[dm-devel] Re: [RFC PATCH] dm-csum: A new device mapper target that checks data integrity

Neil Brown neilb at suse.de
Sun Jun 28 00:34:17 UTC 2009


On Tuesday May 26, albertito at blitiri.com.ar wrote:
> On Tue, May 26, 2009 at 12:33:01PM +0200, Goswin von Brederlow wrote:
> > Alberto Bertogli <albertito at blitiri.com.ar> writes:
> > > On Mon, May 25, 2009 at 02:22:23PM +0200, Goswin von Brederlow wrote:
> > >> Alberto Bertogli <albertito at blitiri.com.ar> writes:
> > >> > I'm writing this device mapper target that stores checksums on writes and
> > >> > verifies them on reads.
> > >> 
> > >> How does that behave on crashes? Will checksums be out of sync with data?
> > >> Will pending blocks recalculate their checksum?
> > >
> > >    To guarantee consistency, two imd sectors (named M1 and M2) are kept for
> > >    every 62 data sectors, and the following procedure is used to update them
> > >    when a write to a given sector is required:
> > >
> > >     - Read both M1 and M2.
> > >     - Find out (using information stored in their headers) which one is newer.
> > >       Let's assume M1 is newer than M2.
> > >     - Update the M2 buffer to mark it's newer, and update the new data's CRC.
> > >     - Submit the write to M2, and then the write to the data, using a barrier
> > >       to make sure the metadata is updated _after_ the data.
> > 
> > Consider that the disk writes the data and then the system
> > crashes. Now you have the old checksum but the new data. The checksum
> > is out of sync.
> > 
> > Don't you mean that M2 is written _before_ the data? That way you have
> > the old checksum in M1 and the new in M2. One of them will match
> > depending on wether the data gets written before a crash or not. That
> > would be more consistent with your read operation below.
> 
> Yes, the comment is wrong, thanks for noticing. That is how it's implemented.
> 
> 
> > >    Accordingly, the read operations are handled as follows:
> > >
> > >     - Read both the data, M1 and M2.
> > >     - Find out which one is newer. Let's assume M1 is newer than M2.
> > >     - Calculate the data's CRC, and compare it to the one found in M1. If they
> > >       match, the reading is successful. If not, compare it to the one found in
> > >       M2. If they match, the reading is successful; otherwise, fail. If
> > >       the read involves multiple sectors, it is possible that some of the
> > >       correct CRCs are in M1 and some in M2.
> > >
> > >
> > > The barrier will be (it's not done yet) replaced with serialized writes for
> > > cases where the underlying block device does not support them, or when the
> > > integrity metadata resides on a different block device than the data.
> > >
> > >
> > > This scheme assumes writes to a single sector are atomic in the presence of
> > > normal crashes, which I'm not sure if it's something sane to assume in
> > > practise. If it's not, then the scheme can be modified to cope with that.
> > 
> > What happens if you have multiple writes to the same sector? (assuming
> > you ment "before" above)
> > 
> > - user writes to sector
> > - queue up write for M1 and data1
> > - M1 writes
> > - user writes to sector
> > - queue up writes for M2 and data2
> > - data1 is thrown away as data2 overwrites it
> > - M2 writes
> > - system crashes
> > 
> > Now both M1 and M2 have a different checksum than the old data left on
> > disk.
> > 
> > Can this happen?
> 
> No, parallel writes that affect the same metadata sectors will not be allowed.
> At the moment there is a rough lock which does not allow simultaneous updates
> at all, I plan to make that more fine-grained in the future.

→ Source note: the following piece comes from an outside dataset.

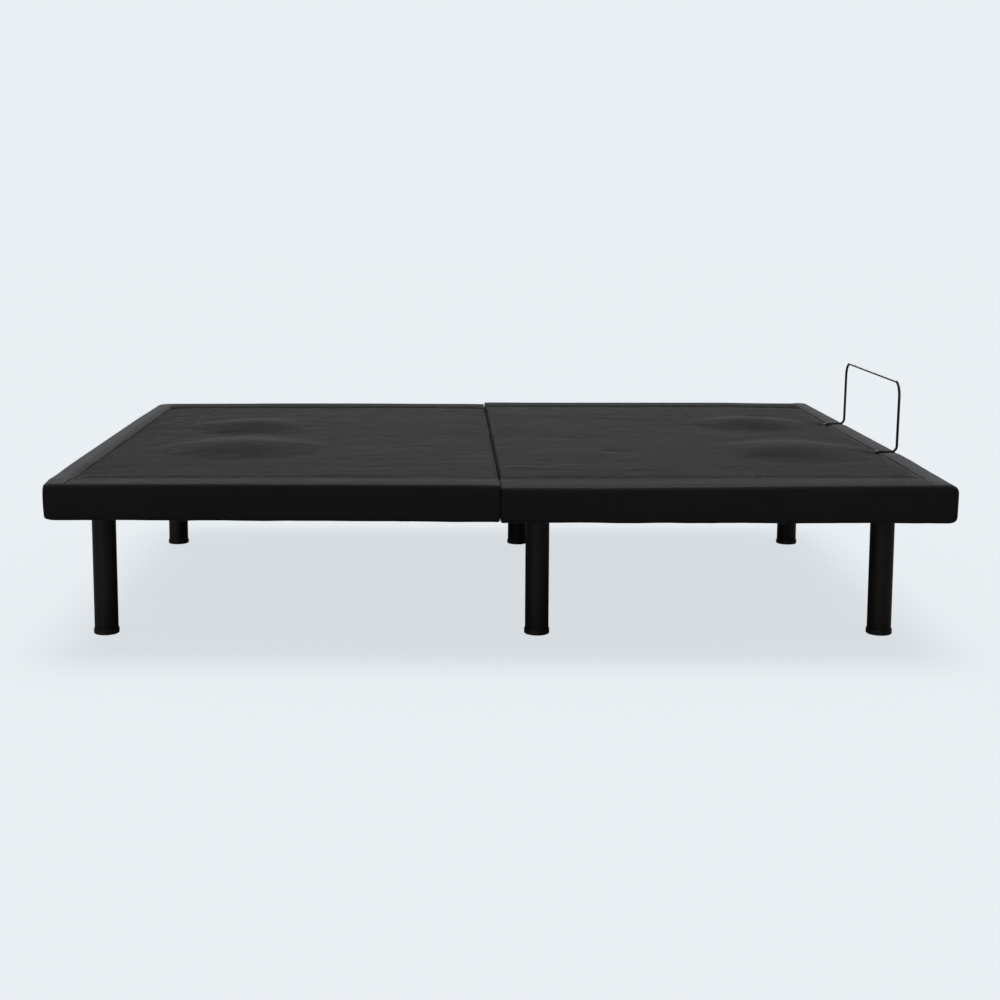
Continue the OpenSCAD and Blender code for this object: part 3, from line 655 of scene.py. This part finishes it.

Can I suggest a variation on the above which, I think, can cause a
problem.

 - user writes data-A' to sector-A (which currently contains data-A)
 - queue up write for M1 and data-A'
 - M1 is written correctly.
 - power fails (before data-A' is written)
reboot
 - read sector-A, find data-A which matches checksum on M2, so
   success.

So everything is working perfectly so far...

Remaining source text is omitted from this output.